▶ **AIM OF THE EXERCISE**
Could you quote, exactly as they stand, the lines running from the one with "attach(piece, body)" to the final line of the material?

▶ **MATERIAL PROVIDED**

———

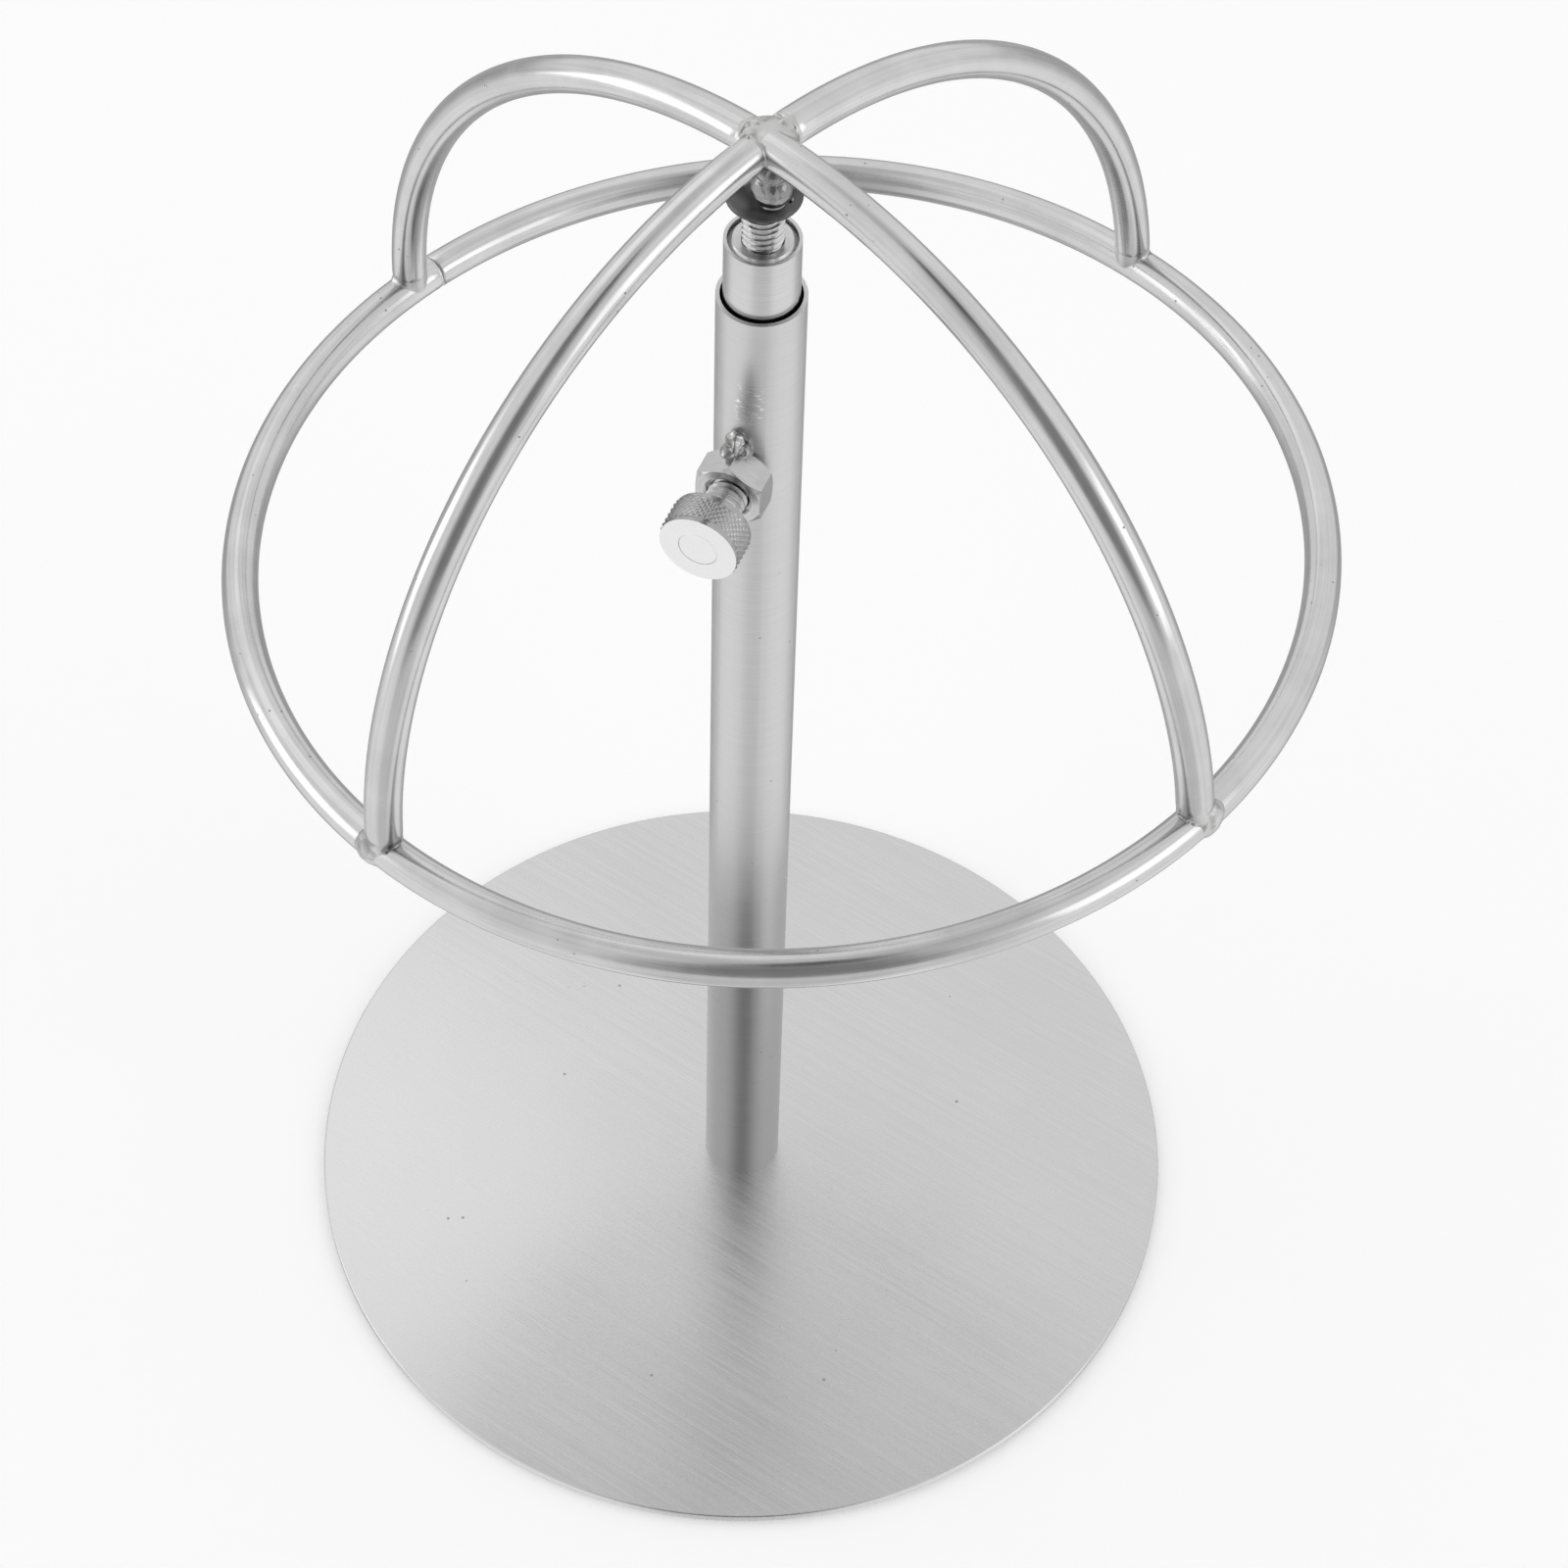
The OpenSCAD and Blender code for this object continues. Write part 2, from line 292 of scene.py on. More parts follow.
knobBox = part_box("thumb_knob")
axisZ = (knobBox[0].z + knobBox[1].z) / 2  # height of the thumbscrew's axis
plateFinish = makePlateFinish()
postFinish = makeTubeFinish("brushedPost", base=0.58, rough=0.32, scratched=1)
innerFinish = makeTubeFinish("brushedInner", base=0.57, rough=0.22, scratched=0)
wireFinish = makeWireFinish()
weldFinish = makeWeldFinish("groundWeld", base=0.6, rough=0.32, dark=0.5, depth=0.00012)
nuggetFinish = makeWeldFinish("darkNugget", base=0.3, rough=0.16, dark=0.5, depth=0.00004)
tackFinish = makeWeldFinish("tackWeld", base=0.46, rough=0.24, dark=0.6, depth=0.00005)
# a point on the axis, and the turn in degrees that stands it upright
onThumb = {"centre": (0, 0, axisZ), "turn": (90, 0, 0)}
onPost = {"centre": (0, 0, 0), "turn": (0, 0, 0)}
knobFinish = makeTurnedFinish("brightNickel", base=0.76, rough=0.3, ringScale=2600, **onThumb,
                              depth=0.000003, contrast=0.08)
# a darker copy of the knob's nickel for the knurl: painted shade
knurlShadedFinish = makeTurnedFinish("knurledNickelShaded", base=0.4, rough=0.17, ringScale=2600, **onThumb)
nutFinish = makeTurnedFinish("satinNut", base=0.5, rough=0.19, ringScale=2200, **onThumb)
studFinish = makeTurnedFinish("studThread", base=0.6, rough=0.24, ringScale=3000, **onThumb)
screwFinish = makeTurnedFinish("darkScrew", base=0.1, rough=0.34, ringScale=2400, **onPost)
threadFinish = makeTurnedFinish("hubThread", base=0.62, rough=0.12, ringScale=3000, **onPost)
plugFinish = makeTurnedFinish("turnedPlug", base=0.56, rough=0.24, ringScale=2600, **onPost)
print("finishes made")


# mesh, materials, body and the CAD nodes that a finished piece stands for
def addPiece(bm, name, body, materials, nodes, sharp):
    bmesh.ops.remove_doubles(bm, verts=bm.verts, dist=weldReach)
    bmesh.ops.recalc_face_normals(bm, faces=bm.faces)
    mesh = bpy.data.meshes.new(name)
    bm.to_mesh(mesh)
    bm.free()
    piece = bpy.data.objects.new(name, mesh)
    scene.collection.objects.link(piece)
    for material in materials:
        mesh.materials.append(material)
    mesh.shade_smooth()
    mesh.set_sharp_from_angle(angle=math.radians(sharp))
    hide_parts(*nodes)
    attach(piece, body)
    return piece


# an outline of (radius, height) points in mm, turned once about Z
def turnOutline(bm, outline, steps=96, closed=True):
    points = [bm.verts.new((r * mm, 0, z * mm)) for r, z in outline]
    edges = [bm.edges.new(pair) for pair in zip(points, points[1:])]
    if closed:
        edges.append(bm.edges.new((points[-1], points[0])))
    spinRound(bm, points + edges, steps)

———

▶ **TASK RESULT**
    attach(piece, body)
    return piece


# an outline of (radius, height) points in mm, turned once about Z
def turnOutline(bm, outline, steps=96, closed=True):
    points = [bm.verts.new((r * mm, 0, z * mm)) for r, z in outline]
    edges = [bm.edges.new(pair) for pair in zip(points, points[1:])]
    if closed:
        edges.append(bm.edges.new((points[-1], points[0])))
    spinRound(bm, points + edges, steps)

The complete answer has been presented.